Initially, when I realized the things that I was not doing to serve my family, I felt far more burdened. This post helped me to realign my thinking, and realize that this actually does help me to simplify by making my priorities clear. My husband has been encouraging me for quite some time to make a list of my priorities each day, starting with A, then B1 and B2 and B3, then C1, C2, etc. The idea is that my first goal is to accomplish A. If I do nothing else in my day, it was successful because I accomplished the task of the utmost importance. Next, if time allows, I accomplish the B tasks, in order of priority, and then move on to the C's (and D's).

I will confess, I haven't tried this system for nearly 4 years, despite his urgings. I keep thinking that my routines and schedules and everything else that competes for my energy and attention is more important than simply doing what is actually most important.
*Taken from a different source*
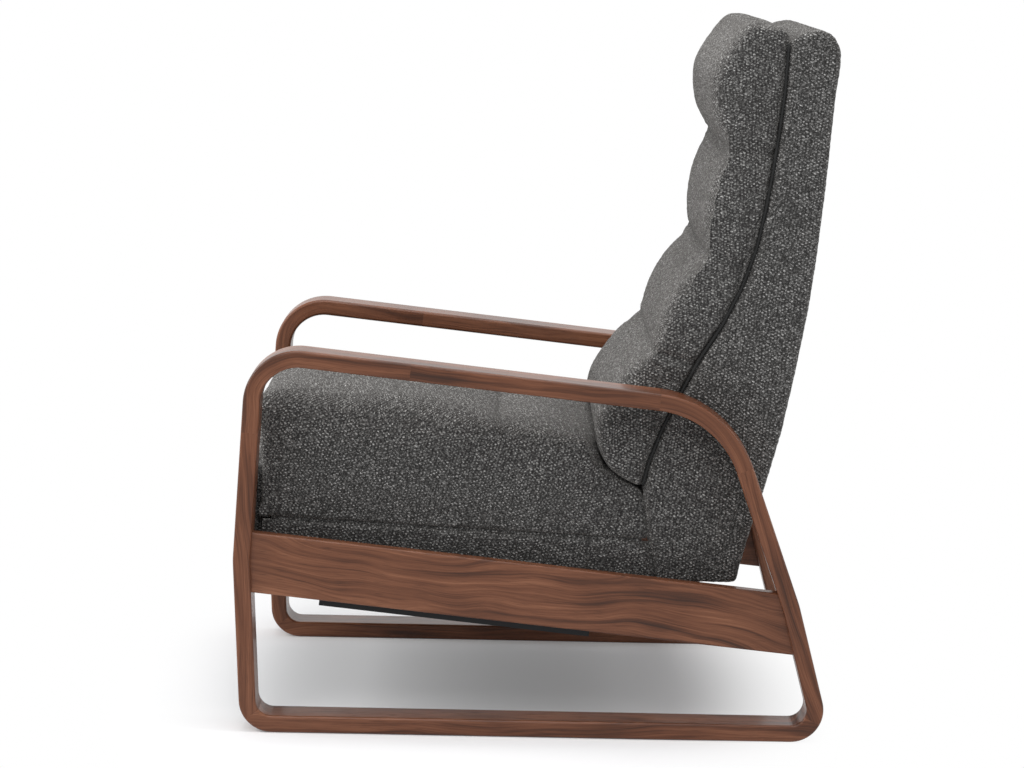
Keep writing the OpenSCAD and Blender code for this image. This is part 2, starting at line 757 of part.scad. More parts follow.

So there you have it. Simplicity in my world looks like making good on my priorities, and not just saying If that they're my priorities. I only managed to faithfully train my children and provide my husband with food, clothes and a pleasant wife (but the house is messy for Ladie's Group, dinner was just scrambled eggs and toast, my garden weeds got ignored, I had no time to blog and I didn't have time to research a health issue for a friend)… I still had a successful day. A very successful one.

How about the rest of you? How do you make sure that your true priorities are what actually gets done during the day, rather than all of the other activities and needs that are vying for your attention? Has anyone else struggled with letting busyness get in the way of serving their family, as I have?

(Gosh, y'all are getting all of my confessions this week- first, how I haven't been cooking to please my husband, and now how my priorities are all out of whack, and trust me, I could tell you more. But if we're not going to be upfront and honest about our weaknesses, what's the point of sharing with each other at all? I so appreciate those of you who share so candidly and from the heart. Thank you!)